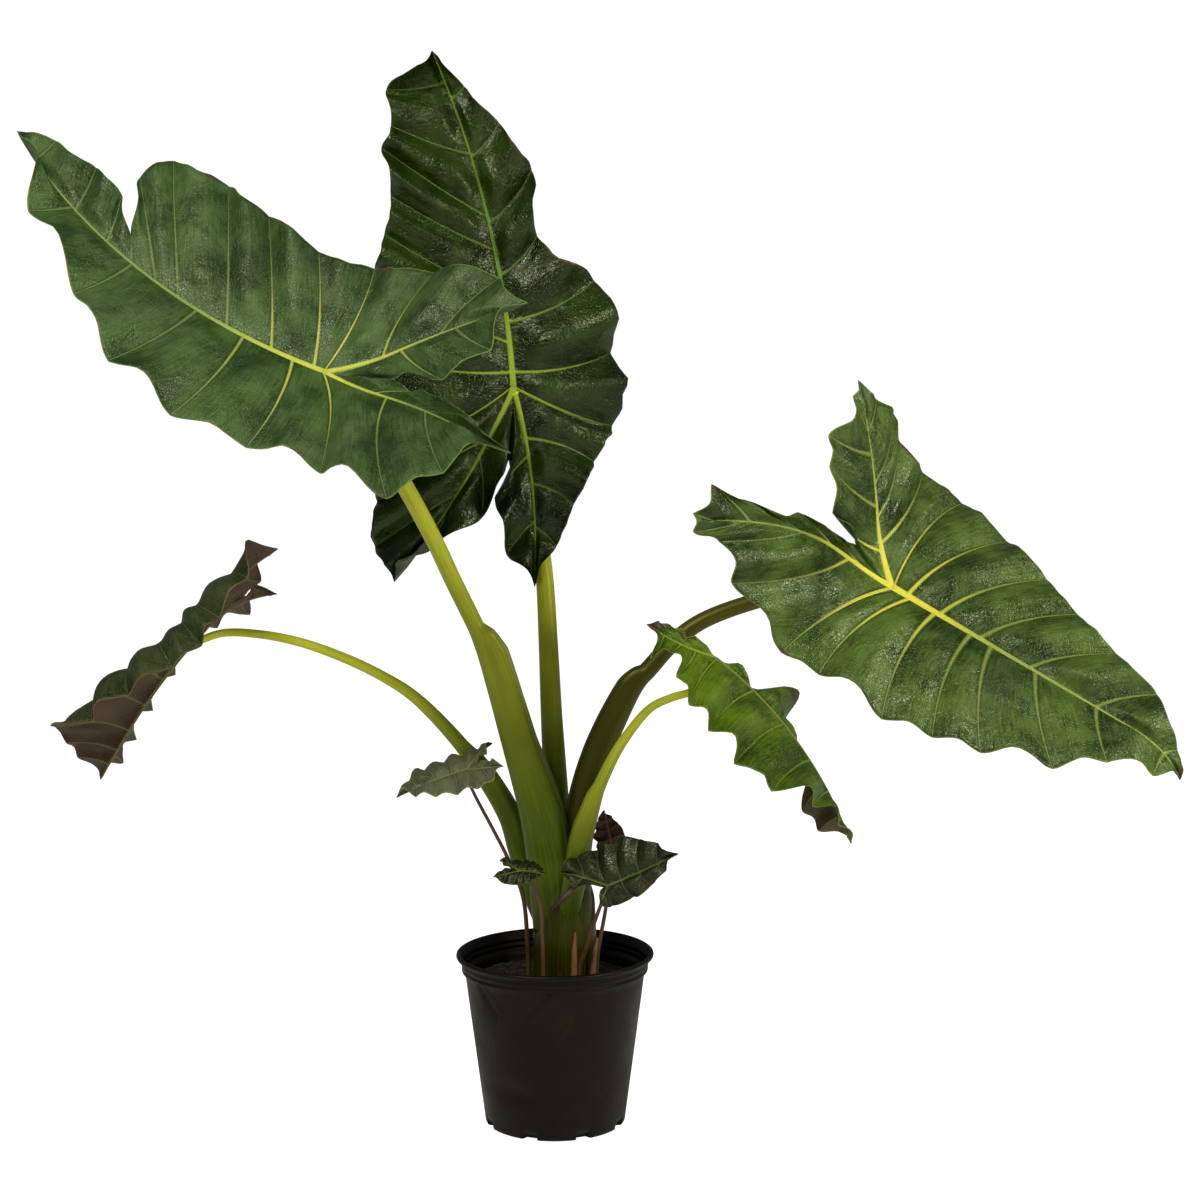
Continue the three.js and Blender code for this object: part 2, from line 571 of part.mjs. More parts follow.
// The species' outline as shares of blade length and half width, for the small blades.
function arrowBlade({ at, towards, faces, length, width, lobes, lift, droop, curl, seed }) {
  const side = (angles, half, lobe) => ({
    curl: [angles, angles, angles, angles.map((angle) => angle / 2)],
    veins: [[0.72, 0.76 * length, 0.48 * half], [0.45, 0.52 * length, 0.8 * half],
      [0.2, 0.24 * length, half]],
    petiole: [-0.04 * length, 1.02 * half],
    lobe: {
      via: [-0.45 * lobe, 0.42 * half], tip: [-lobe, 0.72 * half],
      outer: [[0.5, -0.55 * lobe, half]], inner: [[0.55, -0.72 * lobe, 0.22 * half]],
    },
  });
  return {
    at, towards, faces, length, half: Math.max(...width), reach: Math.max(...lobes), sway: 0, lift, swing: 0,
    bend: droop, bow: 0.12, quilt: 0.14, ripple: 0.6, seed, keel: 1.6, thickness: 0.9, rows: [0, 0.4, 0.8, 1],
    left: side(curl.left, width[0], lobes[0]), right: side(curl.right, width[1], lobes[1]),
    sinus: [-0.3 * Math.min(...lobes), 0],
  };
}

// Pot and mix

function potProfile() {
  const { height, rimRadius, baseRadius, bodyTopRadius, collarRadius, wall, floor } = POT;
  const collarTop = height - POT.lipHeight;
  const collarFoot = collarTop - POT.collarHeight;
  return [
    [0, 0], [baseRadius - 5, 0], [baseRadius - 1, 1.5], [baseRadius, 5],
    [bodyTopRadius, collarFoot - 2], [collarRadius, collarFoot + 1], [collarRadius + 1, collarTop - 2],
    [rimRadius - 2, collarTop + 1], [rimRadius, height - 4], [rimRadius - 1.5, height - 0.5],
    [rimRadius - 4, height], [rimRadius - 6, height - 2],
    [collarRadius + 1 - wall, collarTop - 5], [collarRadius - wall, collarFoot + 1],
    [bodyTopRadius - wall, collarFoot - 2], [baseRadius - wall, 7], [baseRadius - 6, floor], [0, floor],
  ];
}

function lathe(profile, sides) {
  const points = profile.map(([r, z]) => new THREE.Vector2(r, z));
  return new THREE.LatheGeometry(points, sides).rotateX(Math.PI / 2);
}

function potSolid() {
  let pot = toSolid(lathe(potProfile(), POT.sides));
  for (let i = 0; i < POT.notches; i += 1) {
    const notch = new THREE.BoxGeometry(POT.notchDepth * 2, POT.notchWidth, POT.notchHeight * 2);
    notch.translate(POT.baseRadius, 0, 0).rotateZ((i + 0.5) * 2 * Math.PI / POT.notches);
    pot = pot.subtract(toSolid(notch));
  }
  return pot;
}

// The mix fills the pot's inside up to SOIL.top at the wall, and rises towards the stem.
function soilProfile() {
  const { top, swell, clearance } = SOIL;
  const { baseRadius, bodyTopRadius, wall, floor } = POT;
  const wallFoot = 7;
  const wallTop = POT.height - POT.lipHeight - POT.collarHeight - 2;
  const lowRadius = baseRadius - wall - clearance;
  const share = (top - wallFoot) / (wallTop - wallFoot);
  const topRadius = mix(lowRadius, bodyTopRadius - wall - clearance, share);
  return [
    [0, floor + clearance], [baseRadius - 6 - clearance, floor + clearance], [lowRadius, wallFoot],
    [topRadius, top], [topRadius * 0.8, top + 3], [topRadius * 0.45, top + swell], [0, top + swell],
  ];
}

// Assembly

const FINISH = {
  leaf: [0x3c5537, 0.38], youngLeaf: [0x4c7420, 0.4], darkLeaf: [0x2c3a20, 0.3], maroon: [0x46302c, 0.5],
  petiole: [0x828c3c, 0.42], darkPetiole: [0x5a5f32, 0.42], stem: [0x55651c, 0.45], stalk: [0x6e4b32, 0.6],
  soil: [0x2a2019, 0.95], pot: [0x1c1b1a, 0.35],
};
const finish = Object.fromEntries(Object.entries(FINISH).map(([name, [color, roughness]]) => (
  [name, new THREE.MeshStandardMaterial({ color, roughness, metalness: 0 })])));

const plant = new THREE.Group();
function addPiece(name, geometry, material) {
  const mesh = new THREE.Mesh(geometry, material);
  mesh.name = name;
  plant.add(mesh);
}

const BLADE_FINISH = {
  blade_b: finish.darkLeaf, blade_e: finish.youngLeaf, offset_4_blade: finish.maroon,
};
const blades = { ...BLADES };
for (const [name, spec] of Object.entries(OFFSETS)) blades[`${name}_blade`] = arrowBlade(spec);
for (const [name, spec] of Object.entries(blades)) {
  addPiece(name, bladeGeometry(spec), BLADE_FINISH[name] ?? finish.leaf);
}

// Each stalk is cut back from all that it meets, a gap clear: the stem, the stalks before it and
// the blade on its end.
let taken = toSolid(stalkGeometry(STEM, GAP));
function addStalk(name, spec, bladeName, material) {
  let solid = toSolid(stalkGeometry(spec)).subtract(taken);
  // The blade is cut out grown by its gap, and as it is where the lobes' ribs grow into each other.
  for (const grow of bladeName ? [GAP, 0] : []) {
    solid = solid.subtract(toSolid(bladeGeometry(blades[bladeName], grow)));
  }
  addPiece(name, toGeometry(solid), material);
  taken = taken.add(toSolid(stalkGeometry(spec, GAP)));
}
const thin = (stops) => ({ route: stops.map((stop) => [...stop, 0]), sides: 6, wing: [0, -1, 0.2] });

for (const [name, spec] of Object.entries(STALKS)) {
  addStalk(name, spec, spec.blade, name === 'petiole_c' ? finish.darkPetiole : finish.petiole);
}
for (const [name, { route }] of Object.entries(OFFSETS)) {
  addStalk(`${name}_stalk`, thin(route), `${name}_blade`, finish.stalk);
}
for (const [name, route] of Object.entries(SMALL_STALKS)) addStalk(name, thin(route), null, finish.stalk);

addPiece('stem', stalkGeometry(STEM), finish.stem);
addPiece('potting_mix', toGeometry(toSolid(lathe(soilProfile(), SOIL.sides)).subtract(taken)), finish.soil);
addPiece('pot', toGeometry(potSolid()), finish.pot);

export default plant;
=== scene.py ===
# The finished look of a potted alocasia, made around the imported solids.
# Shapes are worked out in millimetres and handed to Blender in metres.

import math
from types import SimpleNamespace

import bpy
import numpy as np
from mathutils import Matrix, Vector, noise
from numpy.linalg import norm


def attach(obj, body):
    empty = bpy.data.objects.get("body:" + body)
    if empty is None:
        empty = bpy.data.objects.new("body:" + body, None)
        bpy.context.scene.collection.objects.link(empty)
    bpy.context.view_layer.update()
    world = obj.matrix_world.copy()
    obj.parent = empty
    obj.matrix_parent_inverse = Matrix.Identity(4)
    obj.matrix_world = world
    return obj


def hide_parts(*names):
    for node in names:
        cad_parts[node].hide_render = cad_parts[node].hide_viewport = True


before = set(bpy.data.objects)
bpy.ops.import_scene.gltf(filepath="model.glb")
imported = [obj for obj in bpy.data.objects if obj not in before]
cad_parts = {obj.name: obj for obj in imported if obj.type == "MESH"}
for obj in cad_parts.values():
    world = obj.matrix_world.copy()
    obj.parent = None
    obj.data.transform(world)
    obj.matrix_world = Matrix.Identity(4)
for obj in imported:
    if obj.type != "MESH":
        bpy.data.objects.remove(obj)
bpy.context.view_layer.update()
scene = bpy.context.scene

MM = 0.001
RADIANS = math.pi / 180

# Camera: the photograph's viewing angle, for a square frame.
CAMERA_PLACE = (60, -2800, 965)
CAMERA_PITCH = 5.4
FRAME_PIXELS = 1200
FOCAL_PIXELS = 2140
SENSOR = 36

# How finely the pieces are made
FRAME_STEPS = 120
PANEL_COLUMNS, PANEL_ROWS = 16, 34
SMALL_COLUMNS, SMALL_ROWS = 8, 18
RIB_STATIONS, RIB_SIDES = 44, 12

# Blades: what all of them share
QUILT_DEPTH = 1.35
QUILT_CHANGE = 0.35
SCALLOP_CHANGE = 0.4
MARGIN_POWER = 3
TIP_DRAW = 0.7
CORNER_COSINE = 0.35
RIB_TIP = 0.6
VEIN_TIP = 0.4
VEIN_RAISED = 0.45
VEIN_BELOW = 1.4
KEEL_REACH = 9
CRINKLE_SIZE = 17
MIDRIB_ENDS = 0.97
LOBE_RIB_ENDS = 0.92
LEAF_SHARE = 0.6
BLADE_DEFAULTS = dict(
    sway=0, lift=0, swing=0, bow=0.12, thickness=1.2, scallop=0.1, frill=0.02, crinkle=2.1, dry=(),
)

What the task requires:
In the material above, locate the line containing "for (const [name, spec] of Object.entries(STALKS))" and the line containing "before = set(bpy.data.objects)". Transcribe exactly those two lines and every line between them, and nothing more.

The solution:
for (const [name, spec] of Object.entries(STALKS)) {
  addStalk(name, spec, spec.blade, name === 'petiole_c' ? finish.darkPetiole : finish.petiole);
}
for (const [name, { route }] of Object.entries(OFFSETS)) {
  addStalk(`${name}_stalk`, thin(route), `${name}_blade`, finish.stalk);
}
for (const [name, route] of Object.entries(SMALL_STALKS)) addStalk(name, thin(route), null, finish.stalk);

addPiece('stem', stalkGeometry(STEM), finish.stem);
addPiece('potting_mix', toGeometry(toSolid(lathe(soilProfile(), SOIL.sides)).subtract(taken)), finish.soil);
addPiece('pot', toGeometry(potSolid()), finish.pot);

export default plant;
=== scene.py ===
# The finished look of a potted alocasia, made around the imported solids.
# Shapes are worked out in millimetres and handed to Blender in metres.

import math
from types import SimpleNamespace

import bpy
import numpy as np
from mathutils import Matrix, Vector, noise
from numpy.linalg import norm


def attach(obj, body):
    empty = bpy.data.objects.get("body:" + body)
    if empty is None:
        empty = bpy.data.objects.new("body:" + body, None)
        bpy.context.scene.collection.objects.link(empty)
    bpy.context.view_layer.update()
    world = obj.matrix_world.copy()
    obj.parent = empty
    obj.matrix_parent_inverse = Matrix.Identity(4)
    obj.matrix_world = world
    return obj


def hide_parts(*names):
    for node in names:
        cad_parts[node].hide_render = cad_parts[node].hide_viewport = True


before = set(bpy.data.objects)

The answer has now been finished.